Aviation

US axes mask requirements for airlines and public transport

Passengers flying within the US or using public transport are no longer required to wear a mask following a federal court ruling in Florida.

The news came less than a week after the Centre for Disease Control and Prevention (CDC) had extended the mask requirement on aeroplanes, trains, buses and other public transport through to 3 May.

Judge Kathryn Kimball Mizelle, who was appointed by former President Donald Trump, voided the mandate on 18 April, leaving the decision to enforce mask requirements up to airlines and public transport companies.

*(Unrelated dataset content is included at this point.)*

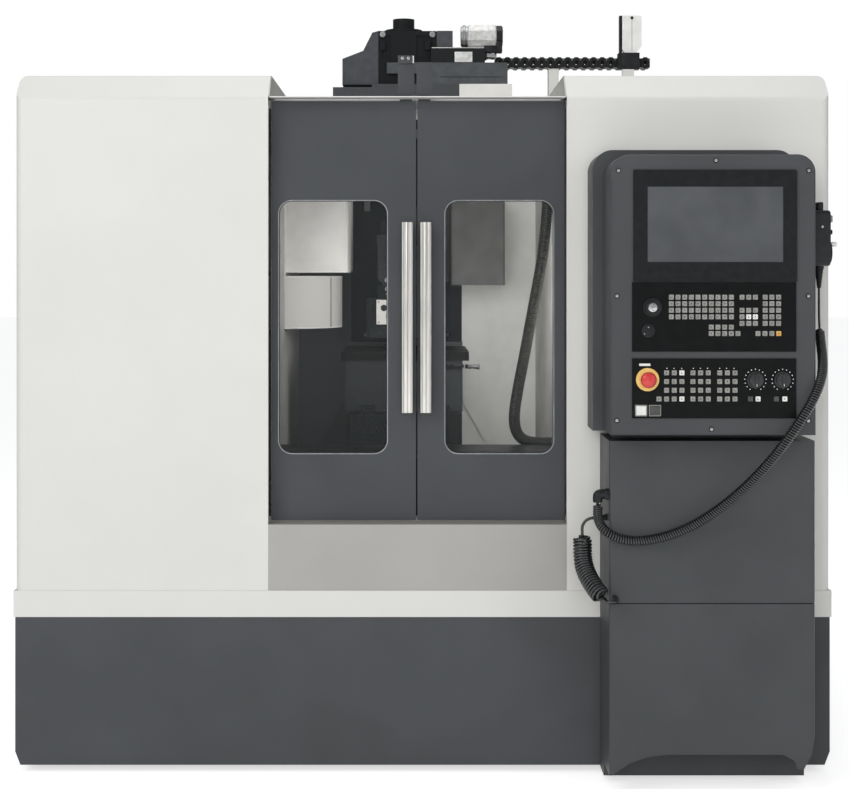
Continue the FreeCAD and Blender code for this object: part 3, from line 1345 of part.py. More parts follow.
# The hand-held unit on the pendant's side: its body and hook, the wheel with a crank, and the knobs.
unit = plate("YZ", ("pendant_right", "unit_x"), ("unit_y - unit_deep / 2", "unit_y + unit_deep / 2"),
             ("unit_low", "unit_high"))
unit.round("unit_round", *[("x", {"y": y, "z": z}) for y in ("min", "max") for z in ("min", "max")])
unit.pad("YZ", ("pendant_right", "pendant_right + 14"),
         rectangle(("unit_y - 16", "unit_y + 16"), ("unit_high - 5", "unit_high + hook_high")))
unit.pad("YZ", ("unit_x - 1", "unit_x + 7"), ["circle", "unit_y", "scale_knob_z", "axis_knob_round / 2"])
piece("handheld_body", unit)
wheel_at = ("unit_y", "wheel_z")
wheel = fuse(prism("x", wheel_at, ("unit_x + rest_gap", "unit_x + rest_gap + wheel_thick"),
                   "wheel_round", 50),
             rod("x", ("unit_y", "wheel_z + 21"),
                 ("unit_x + wheel_thick", "unit_x + wheel_thick + crank_long"), "crank_round"))
piece("handwheel", wheel)
piece("axis_knob", fuse(prism("x", ("unit_y", "axis_knob_z"), ("unit_x + rest_gap", "unit_x + 10"),
                              "axis_knob_round", 18),
                        block(("unit_x + 4", "unit_x + 12"), ("unit_y - 1.5", "unit_y + 1.5"),
                              ("axis_knob_z - axis_knob_round + 2", "axis_knob_z + axis_knob_round - 2"))))

# Where the cords enter: the strain relief, the gland with its nut, and the air line's two fittings.
relief = fuse(taper("z", ("relief_x", "unit_y"), ("unit_low - relief_long", "unit_low"),
                    "relief_neck", "relief_round"),
              prism("z", ("relief_x", "unit_y"), ("unit_low - 12", "unit_low"), "relief_round + 3", 6))
gland = fuse(block(("console_left - gland_wide", "console_left"), ("gland_y - 14", "gland_y + 16"),
                   ("gland_low + 8", "gland_low + gland_high")),
             prism("z", ("gland_x", "gland_y"), ("gland_low", "gland_low + 9"), "fitting_round + 3", 6))
air_inlet = prism("x", ("air_y", "air_z"), ("console_left - air_fitting", "console_left"), "fitting_round", 6)
air_socket = prism("y", ("air_socket", "air_socket_z"), ("console_y - air_socket_long", "console_y"),
                   "fitting_round", 6)
piece("cord_glands", group(relief, gland, air_inlet, air_socket))


# Cords and hoses: each path is made of straight runs and tangent arcs.
def bow(start, corner, end):
    """The arc that leaves start towards corner and reaches end from it."""
    middle, half = (start + end) * 0.5, (end - start).Length / 2
    return Part.Arc(start, middle + (corner - middle) * (half / (half + (corner - start).Length)), end)


def biarc(start, way_in, end, way_out):
    """Two tangent arcs between two places with given directions."""
    across, both = end - start, way_in + way_out
    spare = 2 * (1 - way_in.dot(way_out))
    reach = (math.sqrt(across.dot(both) ** 2 + spare * across.dot(across)) - across.dot(both)) / spare
    first, second = start + way_in * reach, end - way_out * reach
    joint = (first + second) * 0.5
    return [bow(start, first, joint), bow(joint, second, end)]


def radii_of(name, edges):
    """Prints how many arcs a path has and how tight they are."""
    radii = [edge.Curve.Radius for edge in edges if hasattr(edge.Curve, "Radius")]
    print("%s: %d arcs, radii %.1f to %.1f mm" % (name, len(radii), min(radii), max(radii)))
    return Part.Wire(edges)


def route(name, points, spread=0.45):
    """A path of straight runs joined by tangent arcs."""
    spots = [V(at("pendant_right") + x, at("front_y") + y, z) for x, y, z in points]
    edges = []
    here = spots[0]
    for before, corner, after in zip(spots, spots[1:], spots[2:]):
        back, forth = before - corner, after - corner
        reach = spread * min(back.Length, forth.Length)
        back.normalize()
        forth.normalize()
        start, end = corner + back * reach, corner + forth * reach
        edges += [Part.LineSegment(here, start), bow(start, corner, end)]
        here = end
    edges.append(Part.LineSegment(here, spots[-1]))
    return radii_of(name, [edge.toShape() for edge in edges])


def square_to(way):
    """A side vector square to a direction."""
    side = V(1, 0, 0) if abs(way.x) < 0.9 else V(0, 1, 0)
    side = side - way * side.dot(way)
    side.normalize()
    return side


def marks_along(path, step):
    """Places along a path, each with its direction and the length before it."""
    spots, ways, gone = [], [], []
    length = 0
    for edge in path.Edges:
        count = max(1, round(edge.Length / step))
        for index in range(count):
            mark = edge.FirstParameter + (edge.LastParameter - edge.FirstParameter) * index / count
            spots.append(edge.valueAt(mark))
            ways.append(edge.tangentAt(mark))
            gone.append(length + edge.Length * index / count)
        length += edge.Length
    last = path.Edges[-1]
    return (spots + [last.valueAt(last.LastParameter)], ways + [last.tangentAt(last.LastParameter)],
            gone + [length])


def ease(share):
    """Rises from 0 to 1 with level ends."""
    share = min(max(share, 0.0), 1.0)
    return share * share * (3 - 2 * share)


def wound(name, path, radius, turns, lead, tail, ramp=1.5):
    """Winds a wire round a path. Its first and last edges stay as they are, and the turns grow from them."""
    spots, ways, gone = marks_along(path, 2)
    sides = [square_to(ways[0])]
    for way in ways[1:]:
        side = sides[-1] - way * sides[-1].dot(way)
        side.normalize()
        sides.append(side)
    first = sum(edge.Length for edge in path.Edges[:lead])
    length = gone[-1] - first - sum(edge.Length for edge in path.Edges[-tail:])

    def line(turn):
        spot_at = first + length * turn / turns
        index = min(max(bisect.bisect(gone, spot_at) - 1, 0), len(gone) - 2)
        share = (spot_at - gone[index]) / (gone[index + 1] - gone[index])
        spot, way, side = [row[index] + (row[index + 1] - row[index]) * share
                           for row in (spots, ways, sides)]
        way.normalize()
        side = side - way * side.dot(way)
        side.normalize()
        out = radius * ease(turn / ramp) * ease((turns - turn) / ramp)
        angle = 2 * math.pi * turn
        return spot + (side * math.cos(angle) + way.cross(side) * math.sin(angle)) * out

    marks = [index / 4 for index in range(8)] + [index / 2 for index in range(4, 2 * turns - 3)]
    marks += [turns - 2 + index / 4 for index in range(1, 9)]
    nudge = 1e-4
    places, runs = [], []
    for mark in marks:
        places.append(line(mark))
        run = line(mark + nudge) - line(mark - nudge)
        run.normalize()
        runs.append(run)
    lead_edge, tail_edge = path.Edges[lead - 1], path.Edges[-tail]
    runs[0] = lead_edge.tangentAt(lead_edge.LastParameter)
    runs[-1] = tail_edge.tangentAt(tail_edge.FirstParameter)
    places[0] = lead_edge.valueAt(lead_edge.LastParameter)
    places[-1] = tail_edge.valueAt(tail_edge.FirstParameter)
    edges = []
    for here, run, there, next_run in zip(places, runs, places[1:], runs[1:]):
        edges += [edge.toShape() for edge in biarc(here, run, there, next_run)]
    return radii_of(name, path.Edges[:lead] + edges + path.Edges[-tail:])


def gap_to_itself(name, path, wire):
    """Prints the least gap between the turns of a wire, measured on points."""
    spots, _, gone = marks_along(path, 1)
    cell = 4 * wire
    cells = {}
    for index, spot in enumerate(spots):
        cells.setdefault((spot.x // cell, spot.y // cell, spot.z // cell), []).append(index)
    least = cell
    steps = (-1, 0, 1)
    for (x, y, z), members in cells.items():
        near = [other for i in steps for j in steps for k in steps
                for other in cells.get((x + i, y + j, z + k), [])]
        for index in members:
            for other in near:
                if gone[other] - gone[index] > 4 * wire:
                    least = min(least, (spots[index] - spots[other]).Length)
    print("%s: least gap to itself %.2f mm" % (name, least - 2 * wire))
    if least - 2 * wire < 0.4:
        raise RuntimeError("%s: its turns touch" % name)


def tube(name, path, radius, sides):
    """A tube of an even many-sided section along a path, checked against its section times its length."""
    first = path.Edges[0]
    spot, way = first.valueAt(first.FirstParameter), first.tangentAt(first.FirstParameter)
    side = square_to(way)
    turns = [2 * math.pi * (index + 0.5) / sides for index in range(sides)]
    ring = [spot + (side * math.cos(turn) + way.cross(side) * math.sin(turn)) * radius for turn in turns]
    solid = path.makePipeShell([Part.makePolygon(ring + ring[:1])], True, False)
    expected = sides / 2 * radius ** 2 * math.sin(2 * math.pi / sides) * path.Length
    if abs(solid.Volume / expected - 1) > 0.01:
        raise RuntimeError("%s: %.0f against %.0f" % (name, solid.Volume, expected))
    thing = doc.addObject("Part::Feature", name)
    thing.Shape = solid
    return thing


# The conduit in the work area: from the roof down along the right side to the gland in the wall.
CONDUIT = [(-617.5, 330, 1823), (-617.5, 330, 1740), (-618.5, 330, 1660), (-622, 330, 1580),
           (-627.5, 331, 1495), (-636.6, 335, 1405), (-650, 345, 1323.7), (-664.4, 361, 1242),
           (-678.6, 384, 1155), (-692, 410, 1076), (-704, 436, 1005), (-711.5, 460, 950),
           (-712.5, 480, 908), (-703, 500, 874), (-684, 515, 853), (-652, 521, 845), (-598, 521, 845)]
piece("conduit_hose", tube("conduit", route("conduit", CONDUIT), at("conduit_round"), 8))

# The hand-held unit's curly cord: down its side, along the front in a long sag and up into the gland.
CORD = [(29, -261, 1309), (29, -261, 1270), (28, -266, 1231), (27, -280, 1194), (26, -303, 1159),
        (24, -330, 1126), (17, -357, 1094), (3, -379, 1061), (-16, -391, 1026), (-40, -396, 989),
        (-67, -394, 949), (-97, -387, 905), (-131, -371, 860), (-167, -349, 816), (-206, -324, 775),
        (-248, -301, 738), (-293, -284, 706), (-341, -276, 683), (-389, -275, 669), (-436, -277, 663),
        (-474, -279, 667), (-505, -276, 678), (-526, -264, 695), (-535, -247, 714), (-535, -235, 736),
        (-535, -235, 757)]
curls = wound("curls", route("cord", CORD), at("curl_round"), int(at("curl_count")), 5, 3)
gap_to_itself("curls", curls, at("wire_round"))
piece("handheld_cord", tube("handheld_cord", curls, at("wire_round"), 4))

# The air line: out of the cabinet's side, down in a coil and round to the socket on the front.
AIR = [(-518, -190, 713), (-540, -190, 713), (-560, -190, 707), (-571, -190, 692), (-571, -190, 672),
       (-570, -190, 648), (-570, -191, 622), (-569, -198, 597), (-563, -212, 574), (-553, -231, 554),
       (-542, -249, 537), (-531, -262, 524), (-523, -273, 516), (-517.5, -283, 513), (-517.5, -292, 512),
       (-510, -299.5, 512), (-500, -299.5, 512), (-492.5, -292, 512), (-492.5, -283, 512)]
coils = wound("coils", route("air", AIR), at("coil_round"), int(at("coil_count")), 7, 11)
gap_to_itself("coils", coils, at("hose_round"))
piece("air_hose", tube("air_hose", coils, at("hose_round"), 4))

# Everything is computed, valid and in one piece before any file is written.
doc.recompute()
for thing in doc.Objects:
    if "Invalid" in thing.State or "Error" in thing.State:
        raise RuntimeError("%s failed: %s" % (thing.Name, thing.State))
for name, thing in PIECES.items():
    if thing.Shape.isNull() or not thing.Shape.isValid() or not thing.Shape.Solids:
        raise RuntimeError("%s has no valid solid" % name)
os.makedirs("parts", exist_ok=True)
for name, thing in PIECES.items():
    thing.Shape.exportStep(os.path.join("parts", name + ".step"))
print("%d pieces written" % len(PIECES))
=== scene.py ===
"""Looks for a vertical machining centre: paints, glass, lamps, controls, cords and small fittings.

Lengths are in metres. The front faces -Y, +X is to the operator's right and +Z is up.
"""

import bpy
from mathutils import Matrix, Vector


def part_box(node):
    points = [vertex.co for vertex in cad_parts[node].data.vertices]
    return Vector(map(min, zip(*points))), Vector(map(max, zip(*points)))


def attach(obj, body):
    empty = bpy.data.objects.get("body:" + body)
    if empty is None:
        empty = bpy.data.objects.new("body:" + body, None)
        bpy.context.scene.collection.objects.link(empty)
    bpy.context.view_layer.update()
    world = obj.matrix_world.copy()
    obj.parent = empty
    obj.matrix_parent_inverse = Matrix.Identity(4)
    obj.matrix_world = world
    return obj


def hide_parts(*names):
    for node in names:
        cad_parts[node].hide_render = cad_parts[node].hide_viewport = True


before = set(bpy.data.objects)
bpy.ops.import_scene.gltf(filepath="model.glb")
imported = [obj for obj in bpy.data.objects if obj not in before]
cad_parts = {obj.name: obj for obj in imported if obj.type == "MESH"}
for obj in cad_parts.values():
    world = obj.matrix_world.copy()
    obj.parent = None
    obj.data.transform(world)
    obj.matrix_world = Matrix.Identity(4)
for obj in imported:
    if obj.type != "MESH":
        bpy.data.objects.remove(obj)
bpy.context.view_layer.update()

import bisect
import math
import random

import bmesh
import bpy
from mathutils import Vector

bl_info = {
    "name": "Machining Centre Looks",
    "version": (1, 0, 0),
    "blender": (4, 5, 0),
    "location": "View3D > Sidebar > Machine",
    "description": "Paints and fits out an enclosed machining centre around its packed frame",
    "category": "Object",
}

MM = 0.001
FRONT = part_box("left_cover")[0][1]
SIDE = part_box("pendant_front")[1][0]
MAIN = "machine_frame"
TO_FRONT, TO_BACK, TO_RIGHT, UP = (0, -1, 0), (0, 1, 0), (1, 0, 0), (0, 0, 1)
CLEAR = 0.0003  # between a turning knob and the panel behind it
PAINTS = {}


# ---------------------------------------------------------------- colours and nodes

def linear(hex_colour):
    """One sRGB hex value, such as #dcdbd7, as linear RGBA."""
    parts = [int(hex_colour[index:index + 2], 16) / 255 for index in (1, 3, 5)]
    return [part / 12.92 if part <= 0.04045 else ((part + 0.055) / 1.055) ** 2.4 for part in parts] + [1.0]


def add_node(tree, kind, inputs=None, **settings):
    """Adds a node: settings are its own properties, inputs are values or links by socket name."""
    node = tree.nodes.new(kind)
    for key, value in settings.items():
        setattr(node, key, value)
    for key, value in (inputs or {}).items():
        socket = node.inputs[key]
        if isinstance(value, bpy.types.NodeSocket):
            tree.links.new(value, socket)
        else:
            socket.default_value = value
    return node


def new_paint(name, colour, metallic, roughness, gloss=0.5, more=None):
    """Makes a material with one shader; gives its tree, the shader and the places its patterns follow."""
    material = bpy.data.materials.new(name)
    material.use_nodes = True
    material.diffuse_color = linear(colour)
    tree = material.node_tree
    tree.nodes.clear()
    shader = add_node(tree, "ShaderNodeBsdfPrincipled",
                      {"Base Color": linear(colour), "Metallic": metallic, "Roughness": roughness,
                       "Specular IOR Level": gloss, **(more or {})})
    add_node(tree, "ShaderNodeOutputMaterial", {"Surface": shader.outputs[0]})
    place = add_node(tree, "ShaderNodeTexCoord").outputs["Object"]
    PAINTS[name] = material
    return tree, shader, place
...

By Monday evening, the nation’s largest airlines and rail systems had dropped mask requirements for both passengers and workers according to the New York Times.

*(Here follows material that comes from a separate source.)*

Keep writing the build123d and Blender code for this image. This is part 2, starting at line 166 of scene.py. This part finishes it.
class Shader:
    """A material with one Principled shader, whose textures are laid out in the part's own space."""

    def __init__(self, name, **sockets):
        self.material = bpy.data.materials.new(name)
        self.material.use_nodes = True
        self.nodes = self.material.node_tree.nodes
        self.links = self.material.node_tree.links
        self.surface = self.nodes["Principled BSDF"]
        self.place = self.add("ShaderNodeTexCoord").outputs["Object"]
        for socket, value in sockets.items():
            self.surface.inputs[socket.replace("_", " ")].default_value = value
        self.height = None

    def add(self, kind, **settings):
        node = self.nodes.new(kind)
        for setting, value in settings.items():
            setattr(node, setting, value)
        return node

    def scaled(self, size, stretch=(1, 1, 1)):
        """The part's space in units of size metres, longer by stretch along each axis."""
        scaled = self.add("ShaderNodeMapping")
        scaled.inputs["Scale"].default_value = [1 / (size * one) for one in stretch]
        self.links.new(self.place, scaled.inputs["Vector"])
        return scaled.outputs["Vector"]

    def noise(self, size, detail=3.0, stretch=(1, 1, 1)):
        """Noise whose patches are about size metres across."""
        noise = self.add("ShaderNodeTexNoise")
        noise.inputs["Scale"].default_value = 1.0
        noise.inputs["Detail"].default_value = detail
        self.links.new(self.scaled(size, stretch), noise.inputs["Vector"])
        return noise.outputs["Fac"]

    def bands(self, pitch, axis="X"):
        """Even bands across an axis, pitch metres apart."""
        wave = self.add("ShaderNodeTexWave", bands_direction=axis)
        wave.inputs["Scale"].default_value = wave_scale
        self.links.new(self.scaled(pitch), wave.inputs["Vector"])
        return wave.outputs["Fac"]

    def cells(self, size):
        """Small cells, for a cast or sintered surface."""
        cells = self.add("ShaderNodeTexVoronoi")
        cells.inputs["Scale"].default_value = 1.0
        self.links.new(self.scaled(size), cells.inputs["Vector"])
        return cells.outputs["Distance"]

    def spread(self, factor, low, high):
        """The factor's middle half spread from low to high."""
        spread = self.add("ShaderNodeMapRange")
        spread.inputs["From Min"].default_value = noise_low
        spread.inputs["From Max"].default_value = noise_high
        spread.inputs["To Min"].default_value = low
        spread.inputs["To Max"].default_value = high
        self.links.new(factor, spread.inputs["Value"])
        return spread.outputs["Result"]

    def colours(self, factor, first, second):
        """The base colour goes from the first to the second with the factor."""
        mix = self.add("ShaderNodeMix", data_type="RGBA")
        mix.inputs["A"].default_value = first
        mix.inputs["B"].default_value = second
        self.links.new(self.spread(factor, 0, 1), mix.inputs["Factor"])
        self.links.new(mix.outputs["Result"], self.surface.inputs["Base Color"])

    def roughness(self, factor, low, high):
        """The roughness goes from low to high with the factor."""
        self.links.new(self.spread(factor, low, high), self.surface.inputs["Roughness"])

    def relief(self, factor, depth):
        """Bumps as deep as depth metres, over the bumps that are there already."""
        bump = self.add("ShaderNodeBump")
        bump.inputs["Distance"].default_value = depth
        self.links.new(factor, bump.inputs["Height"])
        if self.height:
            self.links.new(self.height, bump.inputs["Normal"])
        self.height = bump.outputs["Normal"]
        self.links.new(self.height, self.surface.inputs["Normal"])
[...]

The CDC’s mask mandate had been in place since 3 February 2021.

According to Mizelle’s ruling, by July 2021 Sarah Pope, Ana Daza and Health Freedom Defense Fund had sued various government officials and the CDC, accusing the mandate of being unlawful and have it set aside for violating the administrative procedure act.

On Monday, the court decided the mask mandate exceeded the CDC’s statutory authority and violated procedures required for agency rulemaking.

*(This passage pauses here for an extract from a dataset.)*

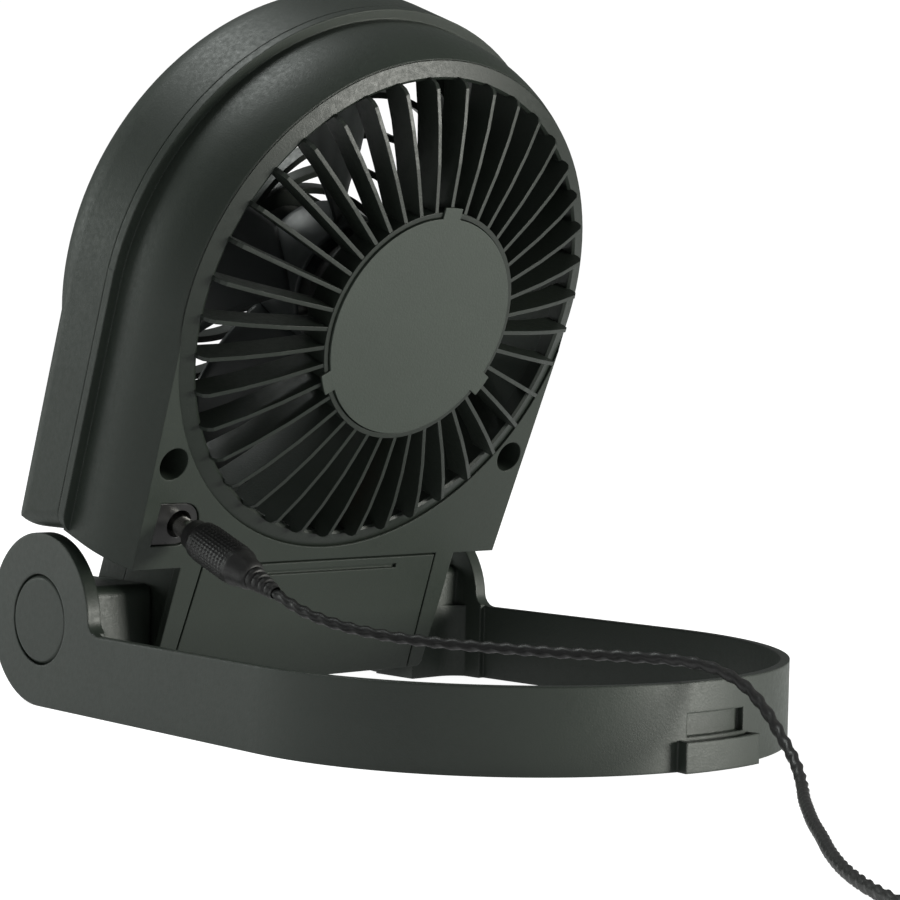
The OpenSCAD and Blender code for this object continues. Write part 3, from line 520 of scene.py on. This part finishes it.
# --- Materials ---
class Nodes:
    """Short calls for building a node material."""

    def __init__(self, name):
        self.material = bpy.data.materials.new(name)
        self.material.use_nodes = True
        self.tree = self.material.node_tree
        self.shader = self.tree.nodes["Principled BSDF"]
        self.place = self.add("ShaderNodeTexCoord").outputs["Object"]

    def add(self, kind, **settings):
        node = self.tree.nodes.new(kind)
        for key, value in settings.items():
            setattr(node, key, value)
        return node

    def link(self, a, b):
        self.tree.links.new(a, b)

    def set(self, **values):
        for key, value in values.items():
            self.shader.inputs[key.replace("_", " ")].default_value = value

    def stretched(self, scale):
        node = self.add("ShaderNodeMapping")
        self.link(self.place, node.inputs["Vector"])
        node.inputs["Scale"].default_value = scale
        return node.outputs["Vector"]

    def noise(self, size, detail=2.0, place=None, rough=0.5):
        """Noise whose features are about size millimetres across"""
        node = self.add("ShaderNodeTexNoise")
        self.link(place or self.place, node.inputs["Vector"])
        node.inputs["Scale"].default_value = 1 / (size * MM)
        node.inputs["Detail"].default_value = detail
        node.inputs["Roughness"].default_value = rough
        return node.outputs["Fac"]

    def cells(self, size):
        node = self.add("ShaderNodeTexVoronoi")
        self.link(self.place, node.inputs["Vector"])
        node.inputs["Scale"].default_value = 1 / (size * MM)
        return node.outputs["Distance"]

    def ramp(self, value, stops):
        node = self.add("ShaderNodeValToRGB")
        self.link(value, node.inputs["Fac"])
        elements = node.color_ramp.elements
        while len(elements) < len(stops):
            elements.new(0.5)
        for element, (at, colour) in zip(elements, stops):
            element.position = at
            element.color = (*colour, 1)
        return node.outputs["Color"]

    def span(self, value, low, high, start=0.0, end=1.0):
        node = self.add("ShaderNodeMapRange")
        self.link(value, node.inputs["Value"])
        node.inputs["From Min"].default_value = start
        node.inputs["From Max"].default_value = end
        node.inputs["To Min"].default_value = low
        node.inputs["To Max"].default_value = high
        return node.outputs["Result"]

    def mix(self, share, a, b):
        node = self.add("ShaderNodeMix", data_type="RGBA")
        for value, socket in ((share, 0), (a, 6), (b, 7)):
            if isinstance(value, (tuple, float)):
                node.inputs[socket].default_value = (*value, 1) if isinstance(value, tuple) else value
            else:
                self.link(value, node.inputs[socket])
        return node.outputs[2]

    def maths(self, operation, a, b):
        node = self.add("ShaderNodeMath", operation=operation)
        for value, socket in ((a, 0), (b, 1)):
            if isinstance(value, (int, float)):
                node.inputs[socket].default_value = value
            else:
                self.link(value, node.inputs[socket])
        return node.outputs[0]

    def bump(self, height, depth, normal=None):
        node = self.add("ShaderNodeBump")
        self.link(height, node.inputs["Height"])
        node.inputs["Distance"].default_value = depth * MM
        node.inputs["Strength"].default_value = 1.0
        if normal is not None:
            self.link(normal, node.inputs["Normal"])
        return node.outputs["Normal"]

    def rounded(self, radius):
        """The normal of the surface with its sharp edges rounded off"""
        node = self.add("ShaderNodeBevel", samples=4)
        node.inputs["Radius"].default_value = radius * MM
        return node.outputs["Normal"]

    def wear(self, normal):
        """1 on the rounded edges, 0 on the faces"""
        flat = self.add("ShaderNodeNewGeometry").outputs["Normal"]
        node = self.add("ShaderNodeVectorMath", operation="DOT_PRODUCT")
        self.link(normal, node.inputs[0])
        self.link(flat, node.inputs[1])
        return self.span(node.outputs["Value"], 0.9, 0.0, 0.86, 0.995)


def scaled(colour, by):
    return tuple(min(1.0, c * by) for c in colour)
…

There has been a sharp rise in the amount of unruly passenger incidents recorded in the US since the beginning of the global pandemic.

Last year, the Federal Aviation Administration (FAA) clocked 5,338 reports of disruptive passengers, with a majority (3,856) handed out to passengers who refused to comply with the country’s mask mandate.

In 2020, the FAA recorded 693 incidents, almost eight times less than last year. The year before, in 2019, it only recorded 183.